◆ WHAT THE EXERCISE ASKS
Output exactly the lines that run from the line containing "record = json.load(file)" through the line containing "CREASE_BOW = 1.6", with both ends included.
# start of SOURCE DATA
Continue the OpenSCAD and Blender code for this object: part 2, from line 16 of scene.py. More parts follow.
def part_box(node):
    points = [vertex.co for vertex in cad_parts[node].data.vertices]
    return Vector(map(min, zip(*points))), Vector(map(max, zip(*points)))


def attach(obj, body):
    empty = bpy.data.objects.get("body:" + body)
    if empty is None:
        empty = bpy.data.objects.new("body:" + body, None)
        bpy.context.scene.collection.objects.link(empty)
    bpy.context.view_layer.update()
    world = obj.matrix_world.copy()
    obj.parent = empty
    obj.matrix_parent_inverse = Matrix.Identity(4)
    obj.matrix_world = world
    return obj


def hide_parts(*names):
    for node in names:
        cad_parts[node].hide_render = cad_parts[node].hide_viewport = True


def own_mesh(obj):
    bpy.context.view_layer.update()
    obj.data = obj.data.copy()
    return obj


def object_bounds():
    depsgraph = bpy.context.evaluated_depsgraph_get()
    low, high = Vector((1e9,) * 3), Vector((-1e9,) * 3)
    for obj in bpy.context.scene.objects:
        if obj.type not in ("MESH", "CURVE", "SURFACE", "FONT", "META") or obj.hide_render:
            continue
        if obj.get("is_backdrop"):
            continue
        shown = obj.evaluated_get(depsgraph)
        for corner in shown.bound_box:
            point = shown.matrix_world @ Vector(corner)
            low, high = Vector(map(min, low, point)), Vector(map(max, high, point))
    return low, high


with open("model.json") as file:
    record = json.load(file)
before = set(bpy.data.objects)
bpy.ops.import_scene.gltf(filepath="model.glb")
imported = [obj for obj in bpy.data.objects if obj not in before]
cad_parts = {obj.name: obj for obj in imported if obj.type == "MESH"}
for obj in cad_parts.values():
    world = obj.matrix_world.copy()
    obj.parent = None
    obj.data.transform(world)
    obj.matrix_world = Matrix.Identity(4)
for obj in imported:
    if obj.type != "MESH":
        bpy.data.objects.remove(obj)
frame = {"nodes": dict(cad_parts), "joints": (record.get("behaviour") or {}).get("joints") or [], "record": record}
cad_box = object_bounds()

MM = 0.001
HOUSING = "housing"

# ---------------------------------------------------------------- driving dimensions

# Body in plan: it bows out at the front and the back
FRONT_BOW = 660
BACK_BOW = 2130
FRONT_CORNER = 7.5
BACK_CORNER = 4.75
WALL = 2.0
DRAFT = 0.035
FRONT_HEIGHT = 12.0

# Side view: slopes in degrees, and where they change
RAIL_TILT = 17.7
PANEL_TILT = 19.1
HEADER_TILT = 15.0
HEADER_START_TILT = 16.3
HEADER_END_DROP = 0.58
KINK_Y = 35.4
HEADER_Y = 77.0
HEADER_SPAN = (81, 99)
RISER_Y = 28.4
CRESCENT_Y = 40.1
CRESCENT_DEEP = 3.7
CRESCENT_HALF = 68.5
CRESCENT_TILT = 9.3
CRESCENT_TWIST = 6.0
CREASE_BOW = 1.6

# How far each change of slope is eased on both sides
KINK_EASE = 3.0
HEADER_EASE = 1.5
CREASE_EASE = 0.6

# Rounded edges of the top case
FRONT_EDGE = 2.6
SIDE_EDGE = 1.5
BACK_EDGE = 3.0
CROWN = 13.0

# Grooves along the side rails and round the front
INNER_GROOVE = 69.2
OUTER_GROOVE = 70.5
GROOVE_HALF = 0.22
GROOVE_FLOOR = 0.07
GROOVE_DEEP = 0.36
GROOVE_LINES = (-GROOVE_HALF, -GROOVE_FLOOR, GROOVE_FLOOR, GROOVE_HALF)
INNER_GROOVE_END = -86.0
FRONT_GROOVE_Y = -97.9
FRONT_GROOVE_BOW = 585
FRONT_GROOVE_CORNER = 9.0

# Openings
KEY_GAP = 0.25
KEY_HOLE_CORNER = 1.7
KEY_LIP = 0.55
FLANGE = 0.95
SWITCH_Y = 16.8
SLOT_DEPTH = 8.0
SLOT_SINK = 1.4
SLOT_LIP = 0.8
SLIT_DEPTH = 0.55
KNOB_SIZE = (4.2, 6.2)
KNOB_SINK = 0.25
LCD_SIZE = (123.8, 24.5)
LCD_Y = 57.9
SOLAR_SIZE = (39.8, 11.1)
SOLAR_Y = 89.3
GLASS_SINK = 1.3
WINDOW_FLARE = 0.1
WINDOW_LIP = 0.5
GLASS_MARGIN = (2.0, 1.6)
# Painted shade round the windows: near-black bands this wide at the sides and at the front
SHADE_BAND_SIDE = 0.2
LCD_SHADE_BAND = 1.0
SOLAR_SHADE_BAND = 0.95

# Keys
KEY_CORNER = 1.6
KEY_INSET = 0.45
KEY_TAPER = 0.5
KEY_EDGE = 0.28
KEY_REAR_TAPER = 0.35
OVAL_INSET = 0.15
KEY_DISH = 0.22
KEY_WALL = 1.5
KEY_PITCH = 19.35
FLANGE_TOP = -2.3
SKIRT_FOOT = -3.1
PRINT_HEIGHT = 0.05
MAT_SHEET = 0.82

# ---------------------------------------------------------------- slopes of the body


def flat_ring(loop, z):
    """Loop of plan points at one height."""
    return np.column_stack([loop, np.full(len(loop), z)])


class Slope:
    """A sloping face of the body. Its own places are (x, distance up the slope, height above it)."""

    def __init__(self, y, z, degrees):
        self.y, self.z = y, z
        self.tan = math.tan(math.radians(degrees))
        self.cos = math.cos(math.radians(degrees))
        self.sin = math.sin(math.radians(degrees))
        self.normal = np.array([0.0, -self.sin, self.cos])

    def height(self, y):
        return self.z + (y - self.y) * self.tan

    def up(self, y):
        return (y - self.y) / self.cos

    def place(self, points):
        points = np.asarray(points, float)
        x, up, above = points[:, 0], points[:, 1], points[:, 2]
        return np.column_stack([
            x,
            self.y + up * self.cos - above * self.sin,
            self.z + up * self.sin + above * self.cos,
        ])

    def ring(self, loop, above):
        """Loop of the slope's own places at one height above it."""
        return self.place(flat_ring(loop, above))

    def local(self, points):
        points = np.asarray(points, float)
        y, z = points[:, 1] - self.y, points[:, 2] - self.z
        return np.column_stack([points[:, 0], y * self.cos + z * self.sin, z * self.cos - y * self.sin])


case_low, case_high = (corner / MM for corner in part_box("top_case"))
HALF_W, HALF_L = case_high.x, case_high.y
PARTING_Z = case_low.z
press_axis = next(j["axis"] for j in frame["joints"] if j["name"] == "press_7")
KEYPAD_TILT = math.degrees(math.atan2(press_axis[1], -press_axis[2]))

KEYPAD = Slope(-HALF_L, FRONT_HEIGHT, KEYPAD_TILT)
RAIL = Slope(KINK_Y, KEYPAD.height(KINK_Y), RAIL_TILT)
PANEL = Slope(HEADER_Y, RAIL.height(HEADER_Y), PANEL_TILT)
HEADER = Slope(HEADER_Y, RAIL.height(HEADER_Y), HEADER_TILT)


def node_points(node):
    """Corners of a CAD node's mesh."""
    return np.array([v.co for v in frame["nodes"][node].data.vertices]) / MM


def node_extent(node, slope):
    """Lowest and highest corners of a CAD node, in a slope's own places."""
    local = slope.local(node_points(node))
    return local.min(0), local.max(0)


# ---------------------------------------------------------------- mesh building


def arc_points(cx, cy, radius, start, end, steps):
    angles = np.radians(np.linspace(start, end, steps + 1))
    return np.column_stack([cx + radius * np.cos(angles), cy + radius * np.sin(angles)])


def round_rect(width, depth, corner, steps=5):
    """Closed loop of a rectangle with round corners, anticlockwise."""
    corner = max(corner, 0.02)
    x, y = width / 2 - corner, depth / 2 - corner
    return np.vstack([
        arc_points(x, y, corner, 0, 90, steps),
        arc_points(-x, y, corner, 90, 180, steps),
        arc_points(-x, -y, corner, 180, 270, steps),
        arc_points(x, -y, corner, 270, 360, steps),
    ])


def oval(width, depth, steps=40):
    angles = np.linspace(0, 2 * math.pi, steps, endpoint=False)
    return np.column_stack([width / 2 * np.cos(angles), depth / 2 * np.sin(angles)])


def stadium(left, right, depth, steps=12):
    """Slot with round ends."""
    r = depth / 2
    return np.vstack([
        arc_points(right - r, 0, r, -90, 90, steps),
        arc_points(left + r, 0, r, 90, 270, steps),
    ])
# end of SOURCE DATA
◆ ANSWER IN FULL
    record = json.load(file)
before = set(bpy.data.objects)
bpy.ops.import_scene.gltf(filepath="model.glb")
imported = [obj for obj in bpy.data.objects if obj not in before]
cad_parts = {obj.name: obj for obj in imported if obj.type == "MESH"}
for obj in cad_parts.values():
    world = obj.matrix_world.copy()
    obj.parent = None
    obj.data.transform(world)
    obj.matrix_world = Matrix.Identity(4)
for obj in imported:
    if obj.type != "MESH":
        bpy.data.objects.remove(obj)
frame = {"nodes": dict(cad_parts), "joints": (record.get("behaviour") or {}).get("joints") or [], "record": record}
cad_box = object_bounds()

MM = 0.001
HOUSING = "housing"

# ---------------------------------------------------------------- driving dimensions

# Body in plan: it bows out at the front and the back
FRONT_BOW = 660
BACK_BOW = 2130
FRONT_CORNER = 7.5
BACK_CORNER = 4.75
WALL = 2.0
DRAFT = 0.035
FRONT_HEIGHT = 12.0

# Side view: slopes in degrees, and where they change
RAIL_TILT = 17.7
PANEL_TILT = 19.1
HEADER_TILT = 15.0
HEADER_START_TILT = 16.3
HEADER_END_DROP = 0.58
KINK_Y = 35.4
HEADER_Y = 77.0
HEADER_SPAN = (81, 99)
RISER_Y = 28.4
CRESCENT_Y = 40.1
CRESCENT_DEEP = 3.7
CRESCENT_HALF = 68.5
CRESCENT_TILT = 9.3
CRESCENT_TWIST = 6.0
CREASE_BOW = 1.6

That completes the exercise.